Mr. Porter didn’t like the topic much, which I felt bad about. I had hoped I’d picked something that would help inspire the other writers. Then again, Mr. Porter himself had picked “Oprah” as the previous week’s topic, so none of us are immune from bad-topic-picking.

After last week’s post, Mr. Porter requested sharp and pointy notes on his sketches, so I’ll do my best to provide that this week.

Here’s what I got this time around: first, get out of my head. Yes, I have had pretty much that exact conversation. *shudder*

Now, writing-wise, there are two ways to go with this sketch. First, you can give the conversation heavier emotional stakes. You did a great thing towards the end with the line, “Michael. Seriously. You need help.” If you can get that vibe *throughout* the sketch — that Peter really cares about Michael, and he’s scared by the shocking amounts of crazy — that’ll help draw the audience in. Defining the relationship between the two guys might help with that.

Also along ‘make it more emotional’ lines, I can suggest a possibly-useful question. Nearly everybody would find Michael’s nonsense annoying, right? The question to ask is: why is it *especially* annoying to Peter? Why is Peter the *worst possible person* for this to happen to? If you get Peter desperately wanting to help Michael, but also infuriated beyond all reason, then you’ve got an audience paying attention.[3] Peter’s flustered quality is a real strength here, and you can emphasize that.

Okay, so the ’emotional’ thing is angle #1. Angle #2 is the ‘wacky’ thing. To put it bluntly, I don’t think Michael gets crazy enough. You may be sputtering in disbelief right now, but really: real conspiracy theorists are even crazier than Michael. I’d lengthen the ‘slightly crazy’ talk at the beginning, pare down a bunch of ‘moderately crazy’ stuff in the middle, and add some ‘extreme batshit crazy’ lines towards the end. Seriously, you have not gone ‘too crazy’ until you hit “they’ve implanted a chip in my scalp and if you just hand me that penknife I can show you” crazy.

Finally, last complaint: I could do lots of little edits here and there, removing words and phrases. For instance, I’d cut “writing on my blog and mailing out the newsletter” to just one of the two. But these are just small edits I’m takling about, and I think when I edit I like to err on the side of making lines too short.

Okay, enough complaining. There are many things to like here.

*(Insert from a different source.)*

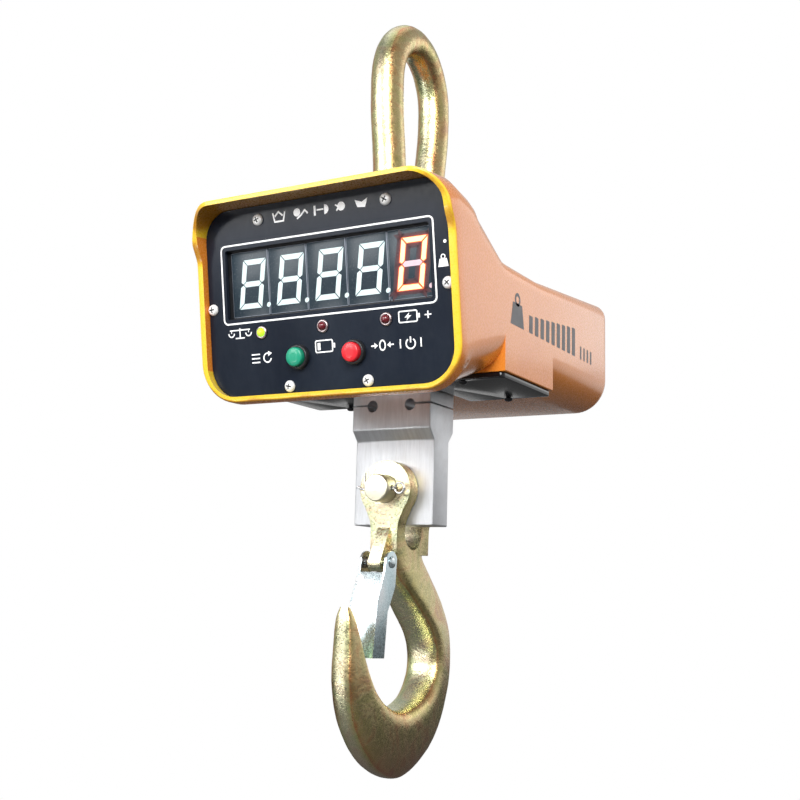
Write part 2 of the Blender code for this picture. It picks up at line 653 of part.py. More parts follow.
def build_batteries():
    screw = screw_mesh("door_screw_mesh", 0.0028, 0.0018, 0.0015, 0.0068)
    for side, hand in ((-1, "left"), (1, "right")):
        edges = sorted((side * DOOR_INNER, side * DOOR_OUTER))
        outline = rounded(edges[0], edges[1], DOOR_FRONT, DOOR_BACK, 0.003, 0.003, 4)
        holes = [arc((side * DOOR_SCREW_X, y), 0.0020, 0, 315, 7) for y in DOOR_SCREWS]
        thickness = FLOOR - GAP - DOOR_LOW
        depth = Matrix.Translation((0, 0, lift(DOOR_LOW + thickness / 2)))
        cover = plate(f"battery_cover_{hand}", [outline] + holes, thickness, BLACK, depth)
        bevel(cover, 0.0006, 1)
        pack = sorted((side * BATTERY_LOW[0], side * BATTERY_HIGH[0]))
        battery = box(f"battery_{hand}", (pack[0], BATTERY_LOW[1], lift(FLOOR + 0.0002)),
                      (pack[1], BATTERY_HIGH[1], lift(0.1270)), BATTERY)
        bevel(battery, 0.0015, 2)
        for y, place in zip(DOOR_SCREWS, ("front", "rear")):
            head = (side * DOOR_SCREW_X, y, lift(DOOR_LOW - GAP))
            place_screw(f"{place}_{hand}_cover_screw", screw, head, (0, 0, -1), 15 + 60 * side)


# ---- shackle -------------------------------------------------------------------------
def pin_profile(length_front, length_rear):
    """A headed clevis pin along its own Z: the head is at the bottom, the cotter end on top."""
    r = PIN_RADIUS
    end = -length_rear
    return [(0.0, length_front), (r - 0.0008, length_front), (r, length_front - 0.0008),
            (r, end), (r + 0.0030, end), (r + 0.0040, end - 0.0010),
            (r + 0.0040, end - 0.0036), (r + 0.0028, end - 0.0050), (0.0, end - 0.0050)]


def build_pin(name, front, rear, cotter_at, axis):
    """A clevis pin along Y with its head behind and a cotter through its front end."""
    profile = pin_profile(front, rear)
    pin = turned(f"{name}_pin", profile, (0, 0, 0), (0, -1, 0), YELLOW_ZINC, 24, axis)
    drill(pin, 0.0019, (-0.012, -cotter_at, 0.0), (0.012, -cotter_at, 0.0), axis)
    smooth(frozen(pin))
    r = PIN_RADIUS
    y = -cotter_at
    loop = arc((r + 0.0050, 0.0), 0.0032, 150, -150, 10)
    eye = [(x, y, z) for x, z in [(r + 0.0010, 0.0006)] + loop]
    stem = [(r + 0.0012, y, 0.0), (-r - 0.0010, y, 0.0)]
    level_leg = [(-r - 0.0040, y - 0.0004, 0.0006), (-r - 0.0075, y - 0.0008, 0.0012)]
    bent_leg = [(-r - 0.0016, y, 0.0012), (-r - 0.0024, y, 0.0045), (-r - 0.0026, y, 0.0095)]
    body = tube(f"{name}_cotter", stem + level_leg, 0.0014, STEEL, [1, 1, 0.7, 0.6], 2, axis)
    boolean(body, tube(f"{name}_cotter_eye", eye, 0.0008, None, None, 2, axis), "UNION")
    leg = tube(f"{name}_cotter_leg", [stem[1]] + bent_leg, 0.0009, None, [1, 1, 1, 0.9], 2, axis)
    boolean(body, leg, "UNION")
    frozen(body)


def bow_path():
    """One half of the bow, from the eye up to the crown: y, height and bar thickness."""
    legs = [(0.0195, 0.0080, 0.78), (0.0200, 0.0160, 0.84), (0.0212, 0.0260, 0.92),
            (0.0228, 0.0345, 0.98), (0.0246, 0.0440, 1.0), (0.0262, 0.0530, 1.0),
            (0.0272, 0.0620, 1.0), (0.0282, 0.0710, 1.0), (0.0296, 0.0800, 1.0),
            (0.0310, 0.0890, 1.0), (0.0321, 0.0990, 1.0), (0.0325, 0.1090, 1.0)]
    crown = CROWN_TO_HOOK_PIN - PIN_SPAN + SHACKLE_BAR
    middle = 0.1175
    turn = [radians(a) for a in range(0, 91, 15)]
    return legs + [(0.0325 * cos(a), middle + (crown - middle) * sin(a), 1.0) for a in turn]


def build_shackle():
    half = bow_path()
    path = [(0, y, height) for y, height, size in half]
    path += [(0, -y, height) for y, height, size in reversed(half[:-1])]
    size = [size for y, height, size in half]
    size += [size for y, height, size in reversed(half[:-1])]
    bow = tube("shackle", path, SHACKLE_BAR, YELLOW_ZINC, size, 3, shackle_axis)
    for side in (-1, 1):
        near = (0, side * SHACKLE_INNER, 0)
        far = (0, side * SHACKLE_OUTER, 0)
        eye = cylinder("shackle_eye", SHACKLE_EYE, near, far, None, 28, shackle_axis)
        bevel(eye, 0.0015, 2)
        boolean(bow, eye, "UNION")
    mill(bow, (-0.025, -SHACKLE_INNER, -0.025), (0.025, SHACKLE_INNER, 0.028), shackle_axis)
    drill(bow, PIN_RADIUS + GAP, (0, -0.04, 0), (0, 0.04, 0), shackle_axis, 24)
    smooth(frozen(bow), 40)
    build_pin("shackle", 0.0395, 0.0284, 0.0335, shackle_axis)


# ---- hook ----------------------------------------------------------------------------
def spline_value(values, position):
    """Catmull-Rom interpolation through a list of numbers."""
    index = min(int(position), len(values) - 2)
    t = position - index
    before = values[max(index - 1, 0)]
    after = values[min(index + 2, len(values) - 1)]
    start = values[index]
    end = values[index + 1]
    square = 2 * before - 5 * start + 4 * end - after
    cube = 3 * start - before - 3 * end + after
    return 0.5 * (2 * start + (end - before) * t + square * t ** 2 + cube * t ** 3)


def hook_section(position, points=16):
    """One ring of the forging: wide and rounded inside, a narrow flat rim outside."""
    stations = [(*inner, *outer, wide, narrow) for inner, outer, wide, narrow in HOOK_STATIONS]
    rows = list(zip(*stations))
    iy, iz, oy, oz, wide, narrow = [spline_value(row, position) for row in rows]
    ring_points = []
    for k in range(points):
        angle = 2 * pi * (k + 0.5) / points
        across = abs(cos(angle)) ** 0.55 * (1 if cos(angle) > 0 else -1)
        beside = abs(sin(angle)) ** 0.70 * (1 if sin(angle) > 0 else -1)
        part = (across + 1) / 2
        width = wide + (narrow - wide) * part
        y = iy + (oy - iy) * part
        z = iz + (oz - iz) * part
        ring_points.append(Vector((width * beside, y, z)))
    return ring_points


def build_hook():
    steps = 2
    last = len(HOOK_STATIONS) - 1
    rings = [hook_section(i / steps) for i in range(last * steps + 1)]
    hook = loft("hook", rings, YELLOW_ZINC)
    hook.parent = hook_axis
    outline = (arc((0, 0), CLEVIS_EYE, -38, 218, 20)
               + [(-0.0106, -0.0190), (-0.0095, -0.0260), (-0.0093, -0.0400)]
               + [(0.0093, -0.0400), (0.0095, -0.0260), (0.0106, -0.0190)])
    clevis = plate("clevis", [outline], 2 * CLEVIS_OUTER, None, FACING, hook_axis)
    bevel(clevis, 0.0018, 1)
    boolean(hook, clevis, "UNION")
    slot_floor = -0.0262
    mill(hook, (-0.03, -CLEVIS_INNER, slot_floor), (0.03, CLEVIS_INNER, 0.03), hook_axis)
    drill(hook, CLEVIS_INNER, (-0.03, 0, slot_floor), (0.03, 0, slot_floor), hook_axis, 24)
    pivot_y, pivot_z = LATCH_PIVOT
    lug = [(-0.0150, -0.0280), (-0.0212, -0.0240)] + arc(LATCH_PIVOT, 0.0058, 180, 290, 8)
    lug.append((-0.0150, -0.0520))
    boolean(hook, plate("latch_lug", [lug], 0.0088, None, SIDEWAYS, hook_axis), "UNION")
    drill(hook, 0.0023, (-0.03, pivot_y, pivot_z), (0.03, pivot_y, pivot_z), hook_axis)
    drill(hook, PIN_RADIUS + GAP, (0, -0.03, 0), (0, 0.03, 0), hook_axis, 24)
    y, height = HOOK_STATIONS[7][0]
    seat = 0.0060
    mill(hook, (-seat, y - seat, height - 0.0006), (seat, y + seat, height + 0.02), hook_axis)
    smooth(frozen(hook), 40)
    build_pin("hook", 0.0330, 0.0214, 0.0268, hook_axis)


def build_latch():
    cheek = (arc((0, 0), 0.0068, 20, 165, 8)
             + [(-0.0080, -0.0060), (-0.0160, -0.0235), (-0.0200, -0.0566), (-0.0062, -0.0572),
                (-0.0035, -0.0300), (0.0050, -0.0150)])
    latch = plate("latch", [cheek], 2 * LATCH_HALF_WIDTH, STEEL, SIDEWAYS, latch_axis)
    t = LATCH_SHEET
    inside = [(-0.0200, 0.0200), (-0.0200, -0.0060), (-0.0080 + t, -0.0062),
              (-0.0160 + t, -0.0238), (-0.0200 + t, -0.0620), (0.0200, -0.0620), (0.0200, 0.0200)]
    width = 2 * (LATCH_HALF_WIDTH - t)
    boolean(latch, plate("latch_hollow", [inside], width, None, SIDEWAYS, latch_axis))
    drill(latch, 0.0023, (-0.02, 0, 0), (0.02, 0, 0), latch_axis)
    frozen(latch)
    head = LATCH_HALF_WIDTH + GAP
    rivet = [(0.0, head + 0.0013), (0.0022, head + 0.0012), (0.0034, head + 0.0006), (0.0036, head),
             (0.0020, head), (0.0020, -head), (0.0036, -head), (0.0034, -head - 0.0006),
             (0.0022, -head - 0.0012), (0.0, -head - 0.0013)]
    smooth(turned("latch_rivet", rivet, (0, 0, 0), (1, 0, 0), STEEL, 14, latch_axis))
    turns = 2.25
    steps = 10
    coil = []
    for i in range(int(turns * steps) + 1):
        angle = radians(-60) + 2 * pi * i / steps
        x = -0.0074 + 0.0021 * i / (turns * steps)
        coil.append((x, 0.0034 * cos(angle), 0.0034 * sin(angle)))
    tube("latch_spring", coil, 0.00042, STEEL, None, 2, latch_axis)


build_housing()
build_front_panel()
build_display()
build_lamps()
build_buttons()
build_load_cell()
build_brackets()
build_seal_and_wiring()
build_batteries()
build_shackle()
build_hook()
build_latch()
bpy.context.view_layer.update()
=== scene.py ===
import json
from math import atan2, cos, pi, radians, sin, tan

import bmesh
import bpy
from mathutils import Matrix, Vector, noise


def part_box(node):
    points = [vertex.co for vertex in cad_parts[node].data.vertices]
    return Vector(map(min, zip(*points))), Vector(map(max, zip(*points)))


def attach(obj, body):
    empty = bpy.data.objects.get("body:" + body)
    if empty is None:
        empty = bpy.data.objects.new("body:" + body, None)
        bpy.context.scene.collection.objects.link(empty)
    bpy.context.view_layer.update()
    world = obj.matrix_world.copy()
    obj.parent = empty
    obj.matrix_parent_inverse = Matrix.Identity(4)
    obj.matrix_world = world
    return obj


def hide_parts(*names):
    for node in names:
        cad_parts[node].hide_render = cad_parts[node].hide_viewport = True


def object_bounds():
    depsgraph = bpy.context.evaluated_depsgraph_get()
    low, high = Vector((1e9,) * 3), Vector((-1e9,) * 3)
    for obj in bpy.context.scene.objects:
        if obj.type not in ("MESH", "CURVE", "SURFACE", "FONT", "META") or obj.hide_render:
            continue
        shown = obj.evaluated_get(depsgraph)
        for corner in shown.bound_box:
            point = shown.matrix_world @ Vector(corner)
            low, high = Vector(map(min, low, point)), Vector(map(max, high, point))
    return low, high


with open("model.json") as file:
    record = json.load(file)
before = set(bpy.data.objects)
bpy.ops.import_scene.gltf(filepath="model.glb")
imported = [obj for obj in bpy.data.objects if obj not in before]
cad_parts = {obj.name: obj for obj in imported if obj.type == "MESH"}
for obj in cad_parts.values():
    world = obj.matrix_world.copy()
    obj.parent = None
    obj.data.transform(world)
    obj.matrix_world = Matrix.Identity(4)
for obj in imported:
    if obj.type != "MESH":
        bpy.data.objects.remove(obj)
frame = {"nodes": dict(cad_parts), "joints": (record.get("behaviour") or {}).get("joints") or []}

MM = 0.001
CAD_LOW, CAD_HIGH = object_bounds()

# ---- what the frame says ---------------------------------------------------------------
JOINTS = {joint["name"]: joint for joint in frame["joints"]}
SHACKLE_PIN = Vector(JOINTS["shackle_swing"]["pos_m"])
HOOK_PIN = Vector(JOINTS["hook_swing"]["pos_m"])
LATCH_PIN = Vector(JOINTS["latch_hinge"]["pos_m"])
PRESS = Vector(JOINTS["recall_press"]["axis"]).normalized()
TILT = atan2(PRESS.z, PRESS.y)
PIN_SPAN = SHACKLE_PIN.z - HOOK_PIN.z
CROWN = -SHACKLE_PIN.z                      # shackle pin up to the crown's inner side

HOUSING_LOW, HOUSING_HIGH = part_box("housing")
PANEL_LOW, PANEL_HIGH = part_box("front_panel")
CELL_HALF_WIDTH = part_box("load_cell")[1].x
HALF_WIDTH = HOUSING_HIGH.x
REAR = HOUSING_HIGH.y
GAP = 0.0003
WALL = 0.0032
PANEL_THICKNESS = 0.0025
PANEL_MIDDLE_V = 0.0030                     # the panel's middle above its own origin

# Turns that stand a flat outline up, to look along X or along -Y.
SIDEWAYS = Matrix(((0, 0, 1, 0), (1, 0, 0, 0), (0, 1, 0, 0), (0, 0, 0, 1)))
FACING = Matrix(((1, 0, 0, 0), (0, 0, -1, 0), (0, 1, 0, 0), (0, 0, 0, 1)))


def lift(height):
    """World height of a point given by its height above the hook pin."""
    return HOOK_PIN.z + height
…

First and foremost, yes of course that’s the right button to end on. Absolutely perfect. And I loved all the different reactions Peter went through — I hate scenes where everyone has the exact same attitude through the whole thing, but we see Peter being confused, curious, annoyed, humoring, and ultimately sympathetic. Well-played, that. And the historical facts that Michael keeps screwing up are priceless, and you ramp up the crazy nicely as the sketch goes on.

I laughed in spite of the “OH GOD IT’S MY LIFE OW OW OW”.

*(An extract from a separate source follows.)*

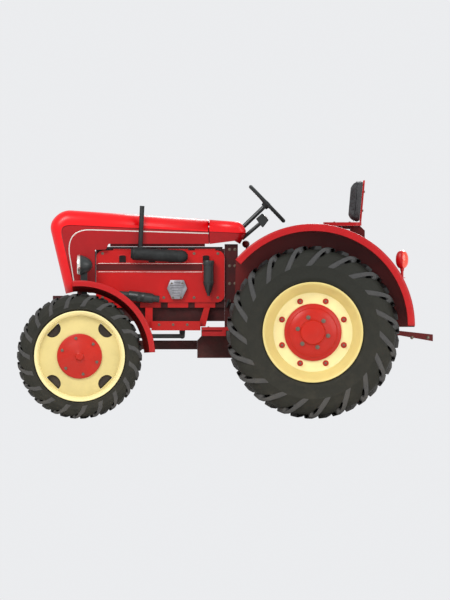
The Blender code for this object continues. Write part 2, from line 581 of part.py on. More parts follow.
PUMP_Y = ENGINE_REAR_Y - 0.404
pump_outline = rounded([
    (PUMP_Y - 0.045, 1.018, 0.02), (PUMP_Y + 0.045, 1.018, 0.02), (PUMP_Y + 0.088, 1.112, 0.02),
    (PUMP_Y + 0.060, 1.181, 0.012), (PUMP_Y - 0.060, 1.181, 0.012), (PUMP_Y - 0.088, 1.112, 0.02),
], 0.02)
pump_cover = solid("pump_cover", extruded(pump_outline, "X", OUTSIDE_X, OUTSIDE_X + 0.045), "grey casting")

STARTER_RADIUS = 0.044
STARTER_FRONT_Y = ENGINE_FRONT_Y + 0.175
starter_profile = [(0, 0), (0, 0.020), (0.020, 0.030), (0.100, 0.034), (0.130, STARTER_RADIUS)]
starter_profile += [(0.310, STARTER_RADIUS), (0.325, 0.030), (0.368, 0.030), (0.368, 0)]
starter_axis = Vector((0, 1, -0.12))
starter_centre = (OUTSIDE_X + STARTER_RADIUS, STARTER_FRONT_Y, 1.060)
starter_motor = solid("starter_motor", turned(starter_profile, starter_centre, starter_axis, 16), "dark steel")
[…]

[1] The irony here is that last year, when I took a class in sketch-writing, I really chaffed at being required to write sketches that weren’t structured like proper dramatic scenes. Now I’m embracing it. *shrug* I contain multitudes, etc.


[2] Favorite moment: the sudden and unexpected appearance of Babar.


[3] One (lousy) possibility: Peter is a history buff, and he’s reading a biography of Truman that prompts the whole conversation.